[Start]

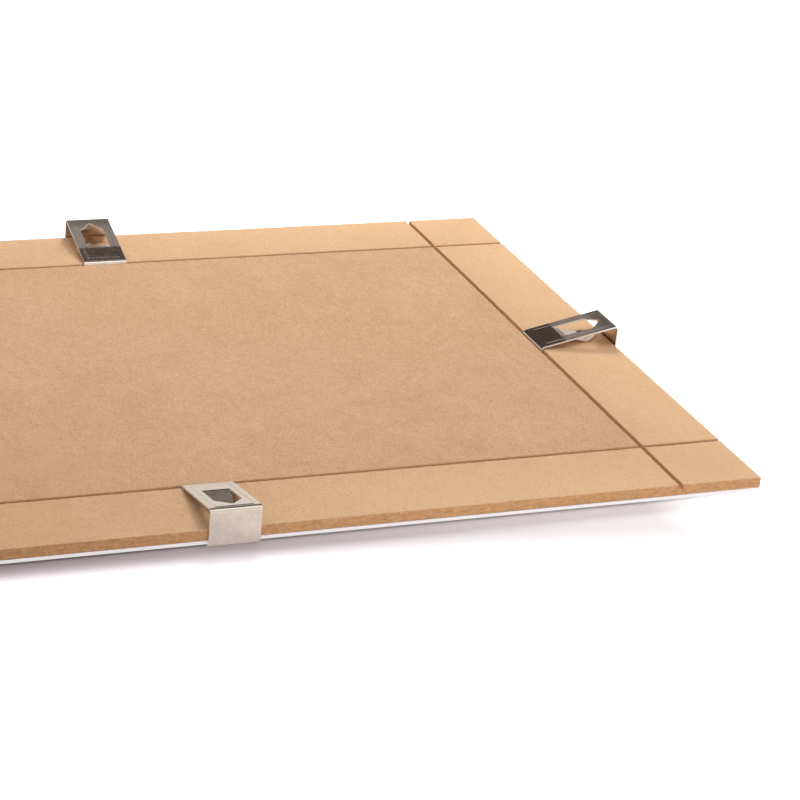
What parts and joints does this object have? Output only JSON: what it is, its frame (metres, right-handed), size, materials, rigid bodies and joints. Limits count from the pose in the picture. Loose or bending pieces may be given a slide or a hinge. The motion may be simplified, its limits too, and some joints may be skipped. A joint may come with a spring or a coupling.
{
  "type": "clip frame",
  "caption": "Frameless clip frame: clear sheet, paper insert and kerfed hardboard back held together by pointed-window spring clips along its edges.",
  "frame": {"origin": "middle of the frame, on the surface that the lips of the clips lie on, with the frame face down", "axes": "+X along the long side, +Y along the short side, +Z out of the back of the frame, which points up"},
  "size_m": [0.2988, 0.2118, 0.0107],
  "materials": {
    "hardboard": "tan fibreboard, matt, with darker sawn edges and kerfs",
    "paper": "plain white paper",
    "glazing": "clear polished plastic sheet",
    "spring_steel": "nickel-plated spring steel, cold rolled, slightly dulled"
  },
  "bodies": {
    "stack": {"backing_board": "hardboard", "insert_sheet": "paper", "glazing_sheet": "glazing"},
    "near_clip": {"near_clip": "spring_steel"},
    "far_clip": {"far_clip": "spring_steel"},
    "right_clip": {"right_clip": "spring_steel"},
    "left_clip": {"left_clip": "spring_steel"}
  },
  "joints": [
    {"name": "near_clip_swing", "type": "hinge", "parent": "stack", "child": "near_clip", "pos_m": [-0.0055, -0.1024, 0.0005], "axis": [1, 0, 0], "range_deg": [0, 60]},
    {"name": "far_clip_swing", "type": "hinge", "parent": "stack", "child": "far_clip", "pos_m": [0.0092, 0.1024, 0.0005], "axis": [-1, 0, 0], "range_deg": [0, 60]},
    {"name": "right_clip_swing", "type": "hinge", "parent": "stack", "child": "right_clip", "pos_m": [0.1459, -0.0027, 0.0005], "axis": [0, 1, 0], "range_deg": [0, 60]},
    {"name": "left_clip_swing", "type": "hinge", "parent": "stack", "child": "left_clip", "pos_m": [-0.1459, 0, 0.0005], "axis": [0, -1, 0], "range_deg": [0, 60]}
  ]
}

[End]

[Written exercise]
Print the material above once more, exactly.

[Written response]
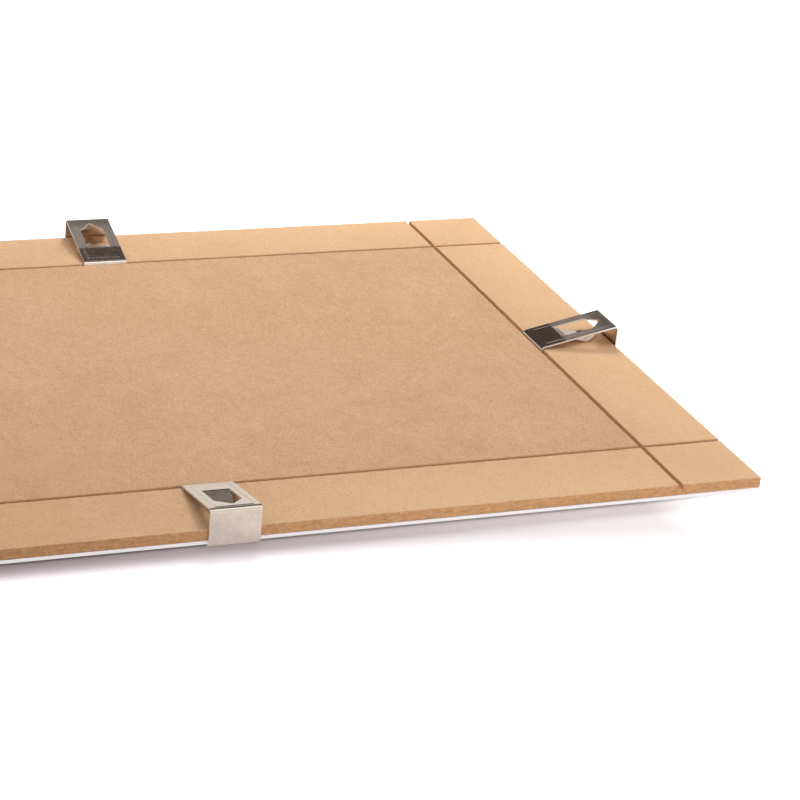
What parts and joints does this object have? Output only JSON: what it is, its frame (metres, right-handed), size, materials, rigid bodies and joints. Limits count from the pose in the picture. Loose or bending pieces may be given a slide or a hinge. The motion may be simplified, its limits too, and some joints may be skipped. A joint may come with a spring or a coupling.
{
  "type": "clip frame",
  "caption": "Frameless clip frame: clear sheet, paper insert and kerfed hardboard back held together by pointed-window spring clips along its edges.",
  "frame": {"origin": "middle of the frame, on the surface that the lips of the clips lie on, with the frame face down", "axes": "+X along the long side, +Y along the short side, +Z out of the back of the frame, which points up"},
  "size_m": [0.2988, 0.2118, 0.0107],
  "materials": {
    "hardboard": "tan fibreboard, matt, with darker sawn edges and kerfs",
    "paper": "plain white paper",
    "glazing": "clear polished plastic sheet",
    "spring_steel": "nickel-plated spring steel, cold rolled, slightly dulled"
  },
  "bodies": {
    "stack": {"backing_board": "hardboard", "insert_sheet": "paper", "glazing_sheet": "glazing"},
    "near_clip": {"near_clip": "spring_steel"},
    "far_clip": {"far_clip": "spring_steel"},
    "right_clip": {"right_clip": "spring_steel"},
    "left_clip": {"left_clip": "spring_steel"}
  },
  "joints": [
    {"name": "near_clip_swing", "type": "hinge", "parent": "stack", "child": "near_clip", "pos_m": [-0.0055, -0.1024, 0.0005], "axis": [1, 0, 0], "range_deg": [0, 60]},
    {"name": "far_clip_swing", "type": "hinge", "parent": "stack", "child": "far_clip", "pos_m": [0.0092, 0.1024, 0.0005], "axis": [-1, 0, 0], "range_deg": [0, 60]},
    {"name": "right_clip_swing", "type": "hinge", "parent": "stack", "child": "right_clip", "pos_m": [0.1459, -0.0027, 0.0005], "axis": [0, 1, 0], "range_deg": [0, 60]},
    {"name": "left_clip_swing", "type": "hinge", "parent": "stack", "child": "left_clip", "pos_m": [-0.1459, 0, 0.0005], "axis": [0, -1, 0], "range_deg": [0, 60]}
  ]
}